The odds are the most important part of an online sportsbook. They’re essentially a price you can bet on and are determined after an in-depth analysis of a multitude of factors, such as prior form, previous results, expert opinions, and stats. In the modern era of online bookies, these complex odds are generated by specialised computer systems that draw in vast pools of data to create accurate odds on any upcoming events.
Innovations in computer hardware and number-crunching software have made odds making into a very precise science. Traders and bookies analyse dozens of options and sports to correctly predict the price.
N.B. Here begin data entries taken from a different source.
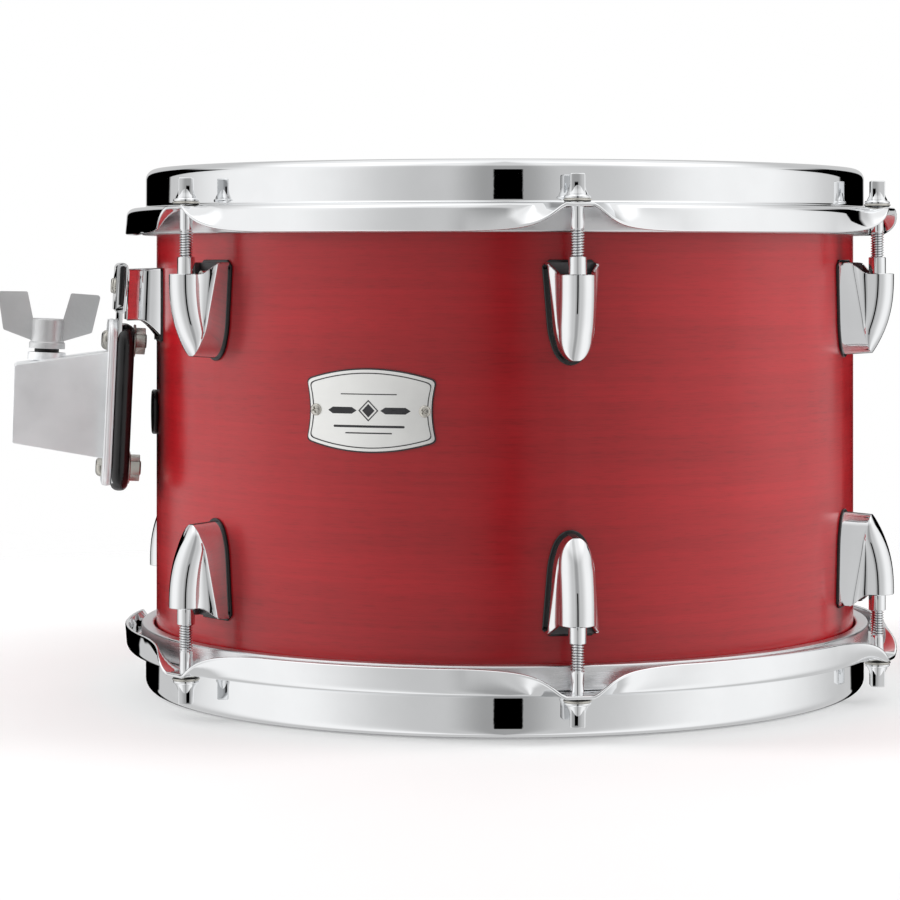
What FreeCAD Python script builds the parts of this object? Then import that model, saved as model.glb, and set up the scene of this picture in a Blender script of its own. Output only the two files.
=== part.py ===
import FreeCAD, Part
import math
import os
import re

import Sketcher

# A 12 by 8 inch rack tom. +Z runs along the drum's axis, with the playing head on top.
# The origin is on the axis, in the plane of the lower rim. Pieces are drawn about the
# middle of the drum, at angle 0, and then turned and lifted into place.

Vector = FreeCAD.Vector
Z_AXIS = Vector(0, 0, 1)
X_AXIS = Vector(1, 0, 0)
Y_AXIS = Vector(0, 1, 0)
CORE = -1  # the geometry number of a sketch's own origin and axes

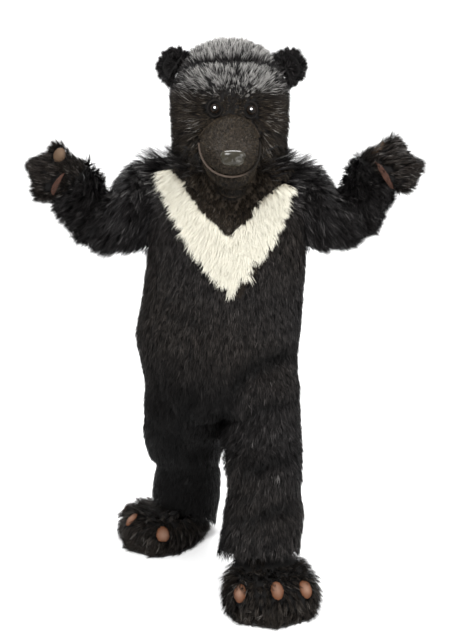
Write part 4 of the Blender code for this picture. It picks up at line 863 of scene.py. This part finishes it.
def headPile(spot, normal):
    # Out from the brow in all directions, short round the eyes, long on forehead, cheeks and back.
    # The hairs of the face end at the seam of the crown, which parts the pile. Grey tips on top and
    # in a ring over the cheeks are partly grey-tipped hair and partly painted sheen, and painted
    # shade darkens the pile far from the brow, below the top.
    x, y, z = spot.T
    far = np.linalg.norm(spot - browPoint, axis=1)
    behind, cheek = rise(y, 0.02, 0.16)[:, None], rise(-z, -0.16, 0.0)[:, None]
    nap = unit(spot - browPoint) + behind * (0.0, 0.3, -1.3) + cheek * (0.0, 0.1, -0.9)
    shortest, longest = headStyle["shortest"], headStyle["longest"]
    size = shortest + (longest - shortest) * rise(far, 0.055, 0.14)
    size = size * (1 + 0.14 * wander(spot, 0.05, 21)) * (1 + 0.25 * rise(-z, -0.10, 0.0))
    crown, face = (gapTo(spot, name) for name in ("head_crown", "head_face"))
    below = (face < crown) & (y < 0.05)
    size = np.where(below, np.minimum(size, 0.005 + 0.75 * crown), size)
    parting = 1 - rise(np.maximum(crown, face), 0.004, 0.014)
    front, top = rise(-y, -0.12, 0.02), rise(z, 0.200, 0.275)
    ring = rise(far, 0.10, 0.13) * (1 - rise(far, 0.15, 0.19)) * rise(z, -0.02, 0.10)
    middle = 1 - rise(np.abs(x - 0.018), 0.08, 0.19)
    # grey tips on top and over the cheeks: partly grey-tipped hair, partly painted sheen
    frostAndSheen = front * np.maximum(top * (0.20 + 0.46 * middle), 0.22 * ring)
    low = rise(-z, -0.11, -0.02)
    look = dressed(headStyle, nap, size, stand=0.80 - 0.15 * top * front - 0.35 * low,
                   lie=1.42 - 0.12 * top * front - 0.20 * low,
                   grey=frostAndSheen * (1 - parting) + 0.08,
                   brown=(1 - rise(z, 0.20, 0.28)) * front * 0.75 + 0.1,
                   thick=(2.0 - rise(far, 0.06, 0.13)) * (1 - 0.5 * parting),
                   # painted shade far from the brow, below the top
                   shade=1 - 0.45 * rise(far, 0.16, 0.21) * (1 - top))
    look["depth"] = look["depth"] * (1 - 0.4 * low) + 0.006 * parting
    return look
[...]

Once they do, they apply the juice (also known as vig) to round up the final price.
Vig, or How Sportsbooks Make Money
Short for vigorish, and also known as juice, the vig is the amount that online bookies charge for accepting a bet from the punter. This is a percentage number that the bookie takes on all wagers placed on a specific bet or event. Online bookies are out to make a profit, and so they apply a calculated margin in their favour.
It’s difficult to see the charged fee with the ‘naked eye’. It’s built right into moneyline bets or point spreads. For example, if a favourite is listed at -200 and the underdog is +160, the difference is an area of profit for the bookie. As long as the lines are good, bookies will take profit over 1000s of bets.
Of course, the vig is always adjusted on the fly based on how events in a sporting event are unfolding. If too much action is happening on one side of the game, the lines are tweaked to encourage bettors to bet on the other side. This is designed to create balance and more competitive odds, meaning bettors can continue to take advantage of unique betting opportunities right until the closing moments of a sporting event.